Einen Fahrplan in die Zukunft zeichnete Dr. Werner Weiss von der AEE INTEC: „Im März 2007 haben sich die Regierungschefs der EU darauf geeinigt, den Anteil der Erneuerbaren Energien bis 2020 auf 20% zu steigern. Für Österreich wurde der verbindliche Anteil erneuerbarer Energieträger mit 34 % festgelegt.“ Dieses Ziel kann nur durch einen zügigen Ausbau der Solarkraftnutzung erreicht werden, erklärte Weiss; jedoch: „Dazu bedarf es gewaltiger Anstrengungen, denn das würde bedeuten, dass die mit Ende 2007 insgesamt installierte Kollektorfläche von 3 Millionen m2
Flach- und Vakuumkollektoren (2,1 GWth) im Jahr 2020 mit 26,8 Millionen m2 (18,8 GWth) knapp verzehnfacht werden sollte.“ Förderungen für den Anlagenbau und Forschungsaktivitäten des „klima:aktiv-Programms“ können dazu einen entscheidenden Beitrag leisten.
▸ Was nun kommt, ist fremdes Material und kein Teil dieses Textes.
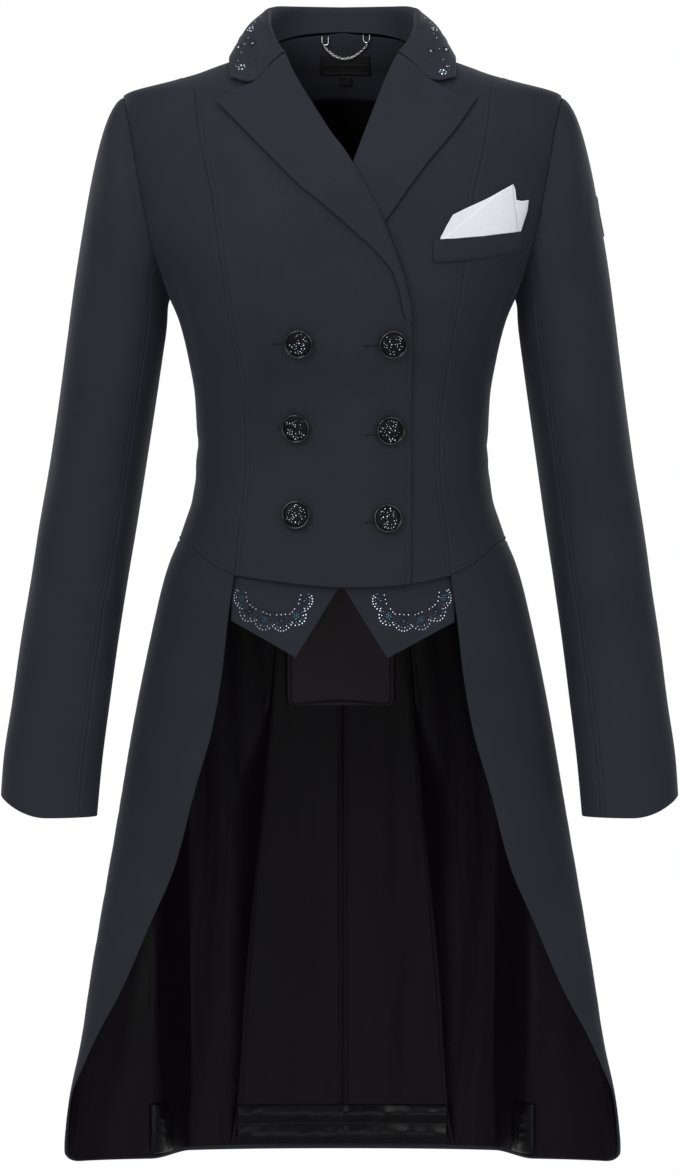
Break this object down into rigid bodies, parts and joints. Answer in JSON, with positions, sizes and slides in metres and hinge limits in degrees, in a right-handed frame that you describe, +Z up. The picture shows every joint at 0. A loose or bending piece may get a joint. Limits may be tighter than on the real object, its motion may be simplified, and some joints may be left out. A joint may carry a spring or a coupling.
{
  "type": "tailcoat",
  "caption": "Double-breasted tailcoat with short front, waistcoat points, long lined tails, peaked lapels and crystal trim, filled out as worn and hollow.",
  "frame": {"origin": "the middle of the shoulder line, inside the coat between the wearer's shoulders, where the wearer's body carries it", "axes": "+Z up, -Y to the coat's front, +X to the wearer's left"},
  "size_m": [0.5916, 0.2653, 1.0246],
  "materials": {
    "shell_cloth": "matt softshell with a fine weave",
    "collar_cloth": "matt softshell with rhinestone trim",
    "inner_flap_cloth": "matt woven cloth",
    "lining_satin": "satin lining",
    "casing_satin": "glossy puckered satin",
    "white_cloth": "white fine cotton",
    "label_tape": "woven tape",
    "button_gloss": "gloss black with clear crystals",
    "chain_metal": "polished links",
    "badge_rubber": "matt moulded rubber"
  },
  "bodies": {
    "root": {"back_left": "shell_cloth", "back_neck_facing": "lining_satin", "back_right": "shell_cloth", "button_bottom_left": "button_gloss", "button_bottom_right": "button_gloss", "button_middle_left": "button_gloss", "button_middle_right": "button_gloss", "button_top_left": "button_gloss", "button_top_right": "button_gloss", "collar": "collar_cloth", "fitting_left": "chain_metal", "fitting_right": "chain_metal", "front_left": "shell_cloth", "front_right": "shell_cloth", "hang_chain": "chain_metal", "hem_casing": "casing_satin", "hem_tab_left": "casing_satin", "hem_tab_right": "casing_satin", "inner_back_flap": "inner_flap_cloth", "lapel_left": "collar_cloth", "lapel_right": "collar_cloth", "lining_back_left": "lining_satin", "lining_back_right": "lining_satin", "lining_skirt_left": "lining_satin", "lining_skirt_right": "lining_satin", "neck_label": "label_tape", "pocket_square": "white_cloth", "pocket_welt": "collar_cloth", "side_back_left": "shell_cloth", "side_back_right": "shell_cloth", "side_front_left": "shell_cloth", "side_front_right": "shell_cloth", "size_tab": "label_tape", "skirt_left": "shell_cloth", "skirt_right": "shell_cloth", "sleeve_badge": "badge_rubber", "under_sleeve_left": "shell_cloth", "under_sleeve_right": "shell_cloth", "upper_sleeve_left": "shell_cloth", "upper_sleeve_right": "shell_cloth", "waistcoat_point_left": "collar_cloth", "waistcoat_point_right": "collar_cloth"}
  },
  "joints": []
}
Österreich ist „Europameister“ bei Solarwärme. Die praktische Umsetzbarkeit dieser ehrgeizigen Pläne für die Energiezukunft erläuterte KR Robert Kanduth, der Obmann des Verbandes Austria Solar: „Solarthermische Kollektoren sind heute eine nicht mehr wegzudenkende Technologie in der Energieversorgung. Der österreichische Solarwärmemarkt hat sich bei der installierten Kollektorfläche in den letzten vier Jahren um insgesamt 70% gesteigert.“ Allein im Jahr 2007 wurden in Österreich rund 281.000 m2 Kollektorfläche installiert, was einer thermischen Leistung von 197 MW – der Leistung eines mittleren Kraftwerkes – entspricht. Die Kosten für die Umsetzung des „Impulsprogramms Solarwärme 2020“ wären laut Kanduth mit 1,47 Milliarden Euro „nur knapp doppelt so hoch wie die aktuellen Ausgaben der öffentlichen Hand für Solarthermie bis 2020,  damit könnte das Marktvolumen nahezu verzehnfacht werden“.
Zusätzlich wirkt sich der starke Heimatmarkt weiter äußerst positiv auf die Positionierung österreichischer Unternehmen auf dem internationalen Markt aus. Denn von den im Jahr 2007 in der EU installierten 2,7 Mio m2 Kollektorfläche (1,9 GWth) stammen 39% aus heimischer Produktion, was Österreich zum unumstrittenen Europameister bei Solarwärme macht. Dieser anhaltend positive Trend hilft nicht nur der Umwelt, sondern schafft auch tausende neue und krisenfeste Arbeitsplätze.